Directed by Alan Taylor (who also directed epsiodes of "The West Wing," "The Sopranos," "Sex and the City"), the film flops between comedy, romance and epic. But it's too self-important and plodding to be funny, and too clipped and abbreviated to be an epic. The romance angle barely succeeds. The object of Napoleon's affection, a melon farmer named Pumpkin (Iben Hjejle), is so sketchily drawn that we don't care about her one way or the other. Every time we see her, she's dutifully tending to somebody's wound or cooking something in the kitchen. If she's interesting at all, it's thanks to the lovely and charismatic actress Hjejle, who brought her roles in High Fidelity and Mifune to life.

The film establishes a half-baked romantic triangle for Napoleon and Pumpkin.

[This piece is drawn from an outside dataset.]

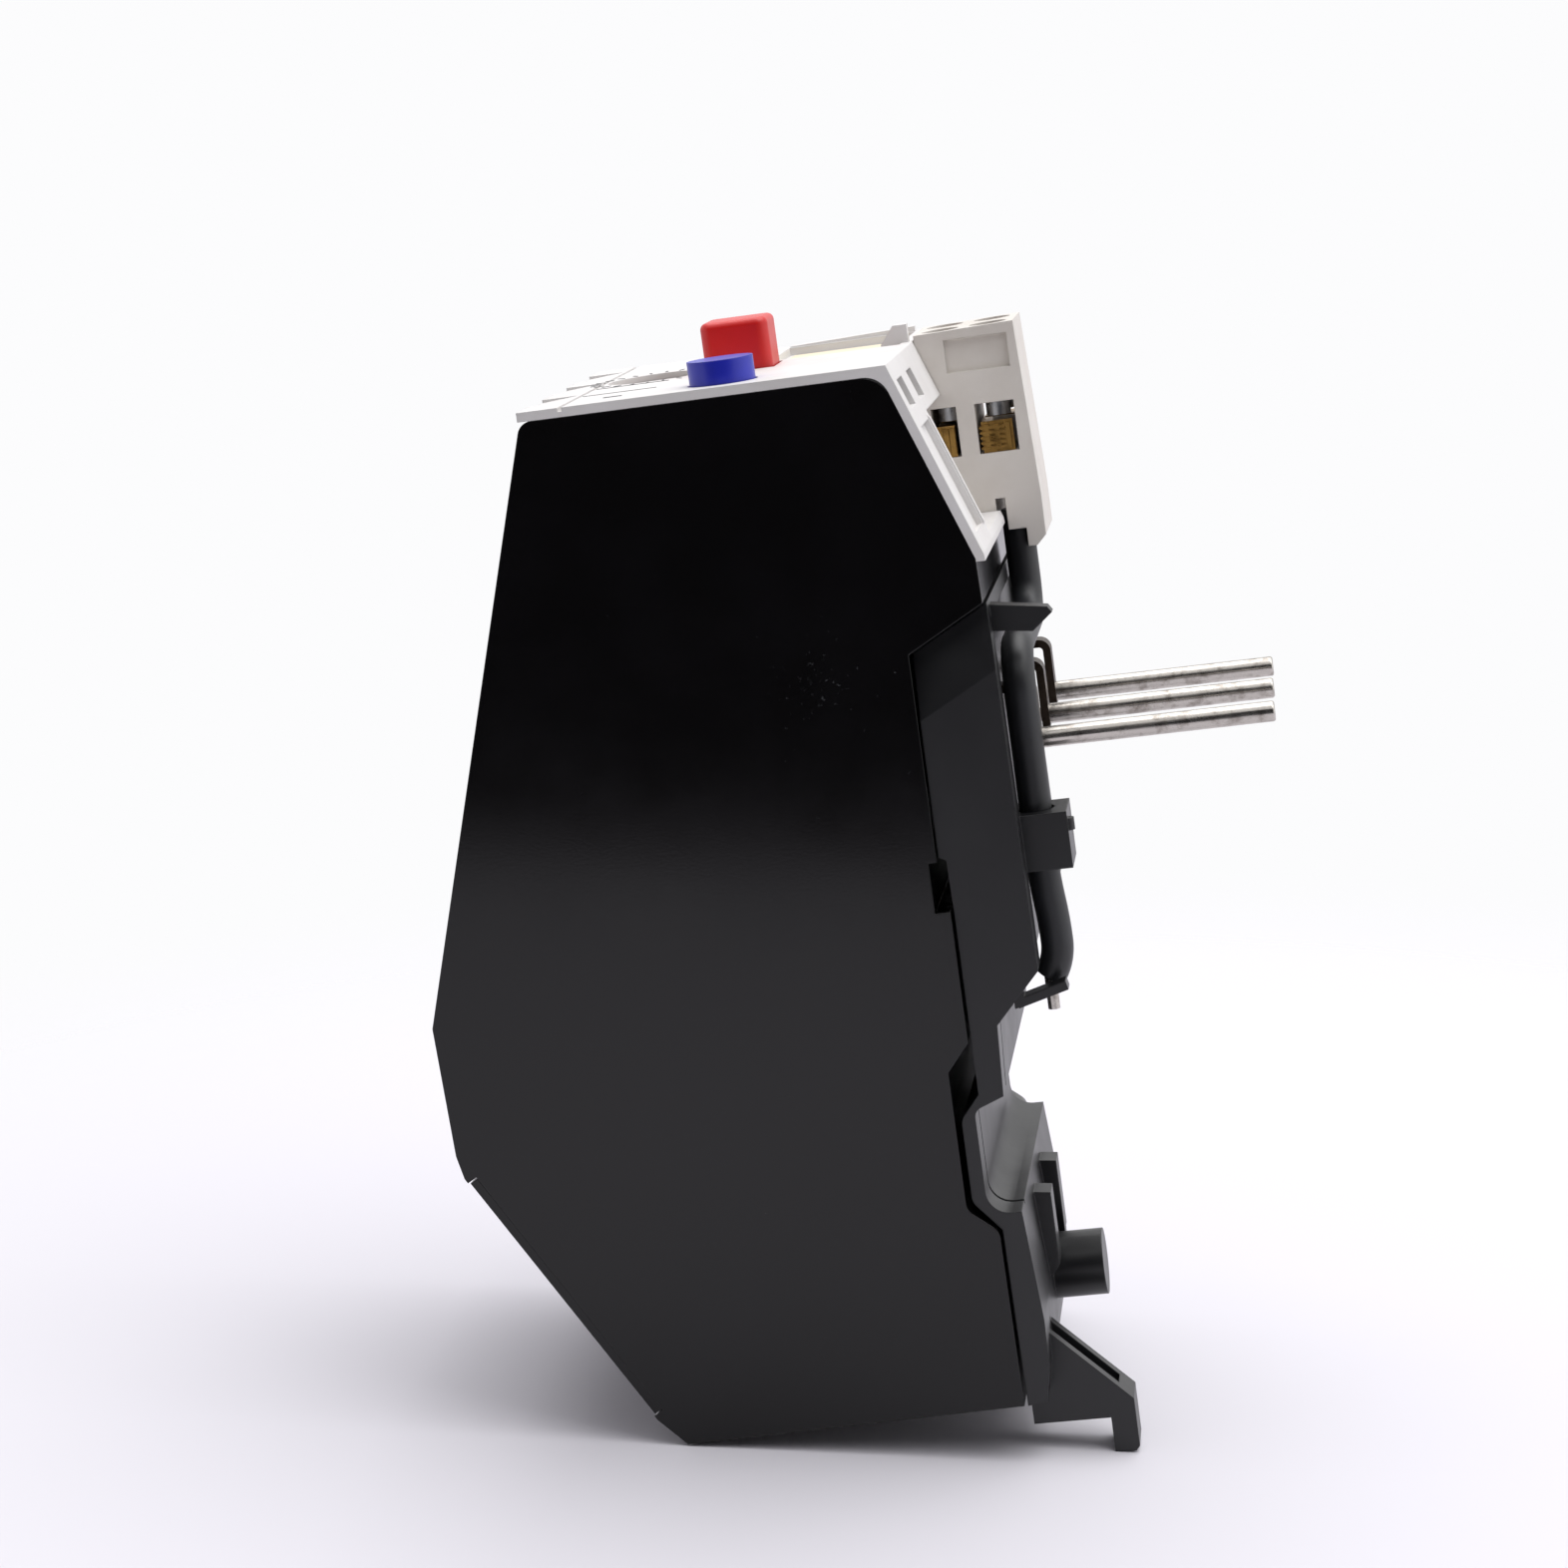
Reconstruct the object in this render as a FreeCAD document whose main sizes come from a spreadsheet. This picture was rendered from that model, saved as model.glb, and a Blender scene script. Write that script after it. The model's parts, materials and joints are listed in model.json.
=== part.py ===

Coming off of her husband's recent death, Pumpkin has attracted the unwanted attention of Dr. Lambert (Tim McInnerny), who has helped her settle her husband's affairs. Of course, Lambert comes across as such a selfish ninny that we can't possibly root for him. The movie gets even sillier when Napoleon establishes a military-like plan for distributing Pumpkin's unsold melons for maximum income. He calls the townspeople together for a meeting, barks instructions at them and points at some maps. A melon-selling-and-eating montage follows. It ends with some lame attempts at humor when people slip and fall on the discarded rinds.

Taylor directs individual scenes for speed and economy -- much like TV -- but fails to find a breath of life or tone or rhythm in any of them. In the end, they don't add up to a story. Then there are the logical inconsistencies that spring up, such as the fact that Dr. Lambert knows about a scar on Napoleon's foot that seems to be public knowledge -- though no one ever uses this scar to identify the real Napoleon. When the movie finally gets to its ultimate Napoloen-as-crazy-person joke, it's has already gone on about an hour too long.

The Emperor's New Clothes shouldn't be dismissed because of Holm's brilliant turn. Still, it seems as though the movie were made simply to indulge a whim to see him in the role -- a whim conceived without a script or even an idea.